MOUNTAIN WALLS AND SHAG RUGS Gjirokastra’s houses are built for both extremes. Though austere and ready for battle outside, they are exceptionally welcoming inside. The rooms are cool and airy, adorned with intricate carpets and lovingly worked wood carvings on the ceilings. Couches along the walls are covered in tapestries or in the red-dyed sheepskins that are a mark of having made it (even if they look like a shag rug from an Austin Powers movie).
One of the best houses is the town ethnographic museum, which is also the boyhood home of Enver Hoxha, the dictator who led Albania into a half-century of paranoid isolation. The docent who showed me around seemed uneasy about that. “He was a historical figure,” she said when I asked how she felt about him. That was the end of that conversation.
For a fuller experience, visit the guesthouse run by Dragua Kalemi, who has restored the house to near-museum quality while modernizing it with solar panels to compensate for Gjirokastra’s unreliable electricity. Its balcony is arguably worth the $30 nightly charge, with a thrilling view across the town and the bunker-studded Drina River valley to a mile-high mountain wall with deep green pines and amethyst shadows tapestried on the light gray stone.
Tearing myself away from that view was hard, but I wanted to see the citadel. This vast and bleak pile sits atop a summit so sheer that an adept Frisbee player could toss his hat onto the minaret of the town mosque below.
SHRIEKING RAVENS AND MINOR CHORDS As I entered a long gloomy gallery in the ramparts, a raven shrieked in warning and flew toward me. The gallery was lined with aged artillery pieces, and the barrels all seemed to point at my head. It seemed smart to hurry toward the sunlight at the corridor:s far end.

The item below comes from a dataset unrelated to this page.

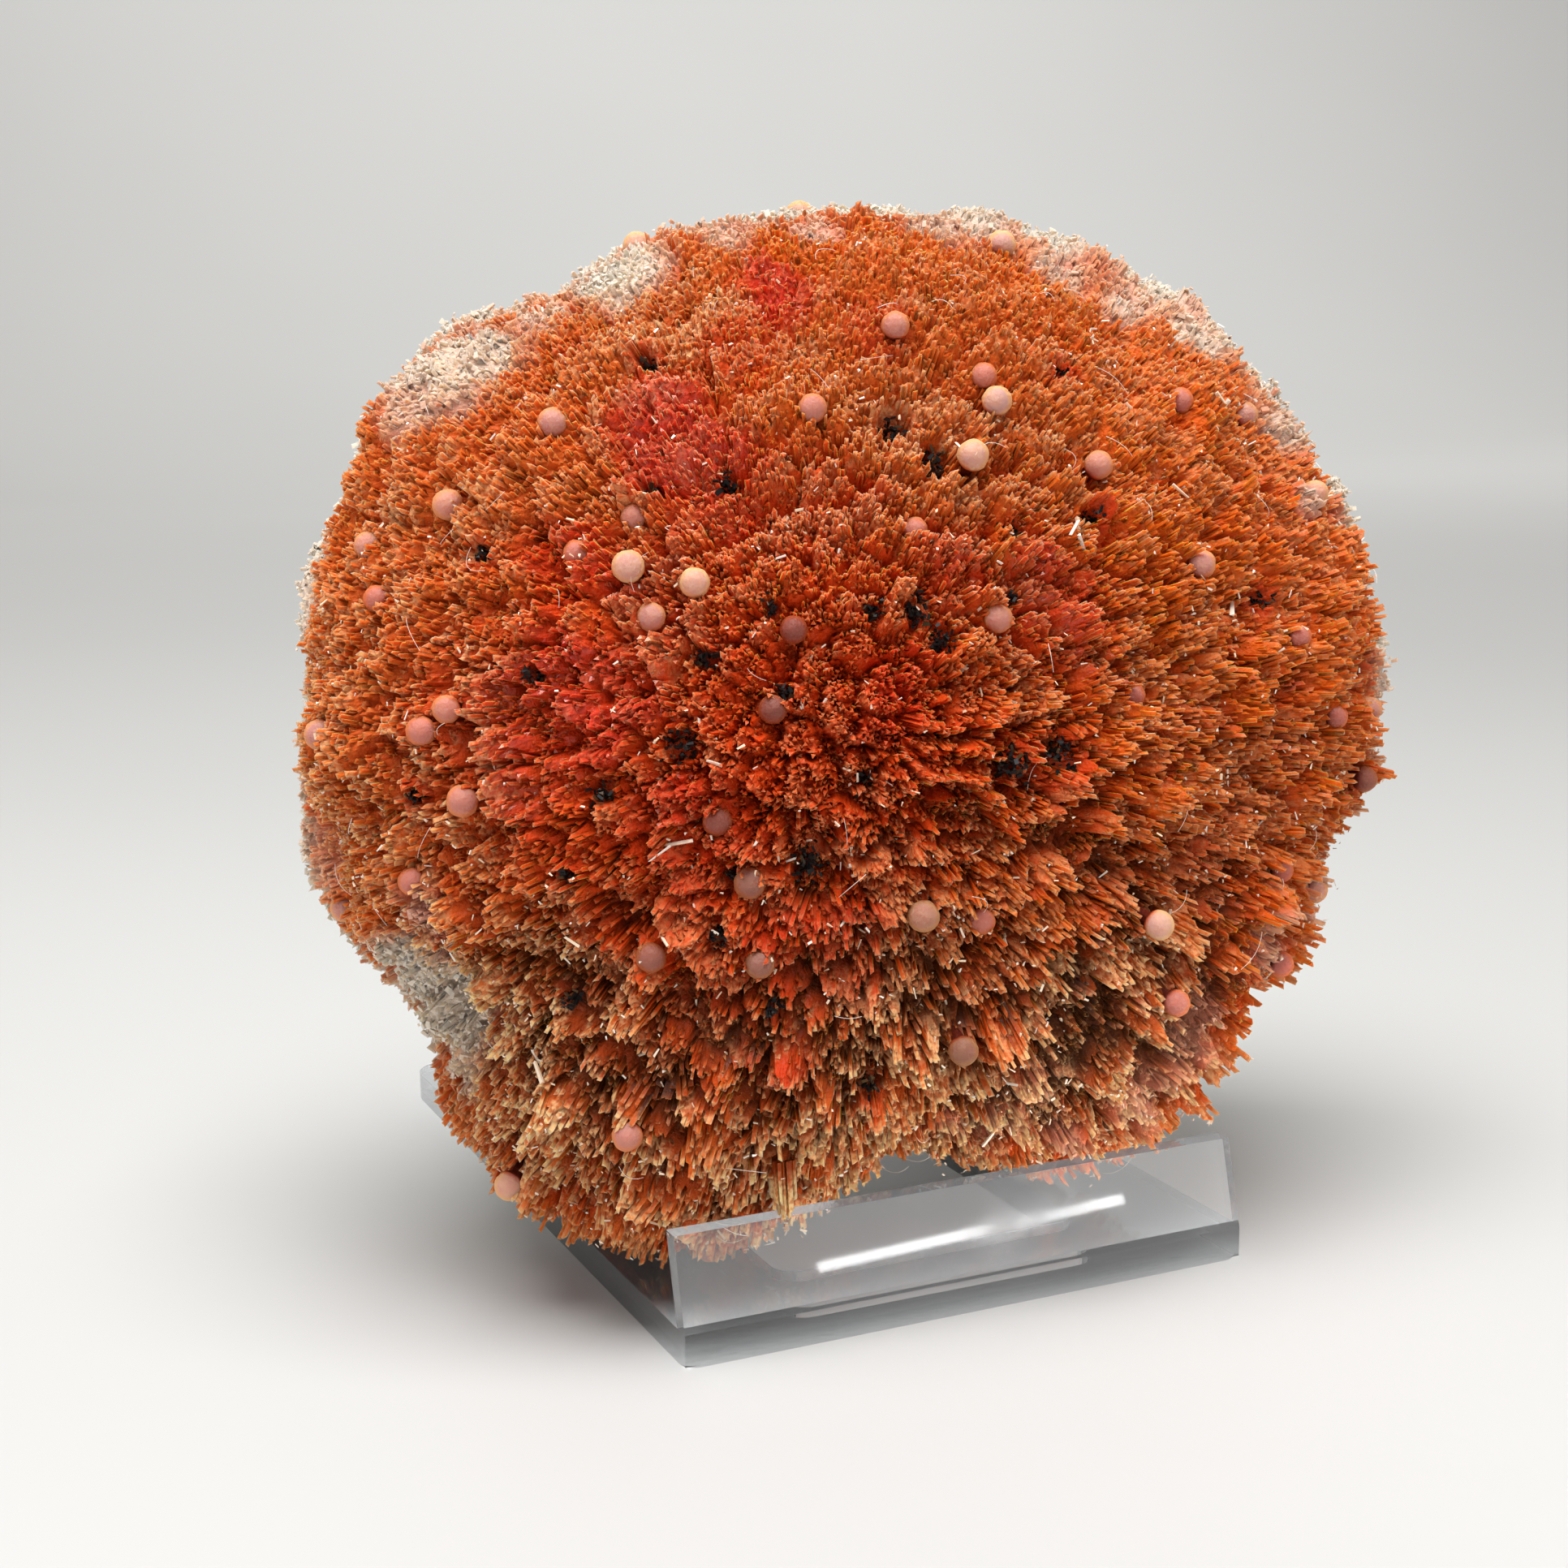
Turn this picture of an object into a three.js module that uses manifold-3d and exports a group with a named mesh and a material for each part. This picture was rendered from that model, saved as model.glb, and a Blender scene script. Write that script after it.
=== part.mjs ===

Outside it was brighter but no less creepy. A 1950s U.S. Air Force Lockheed jet fighter sat, its insignia scoured into ghostliness by the weather and various of its parts fallen onto the grass. Some twisted, rusted fencing surrounded it, but no explanation of its presence was given. I read later that Albania claimed it was a spy plane shot down in 1957 — even though Albania apparently had no anti-aircraft weapons at the time.
The mystery was enhanced by music coming from somewhere in the town — a violin and a clarinet weaving long, sinuous melodies in a strange minor mode that encompassed both joy and longing. I sat on the ramparts to drink it in, looking down on the backs of birds circling in the thermals.
A man who had been doing some desultory work on a stone wall came over. Haxhi, he said I could call him, perhaps worried that his real name would get him in trouble for slacking off work.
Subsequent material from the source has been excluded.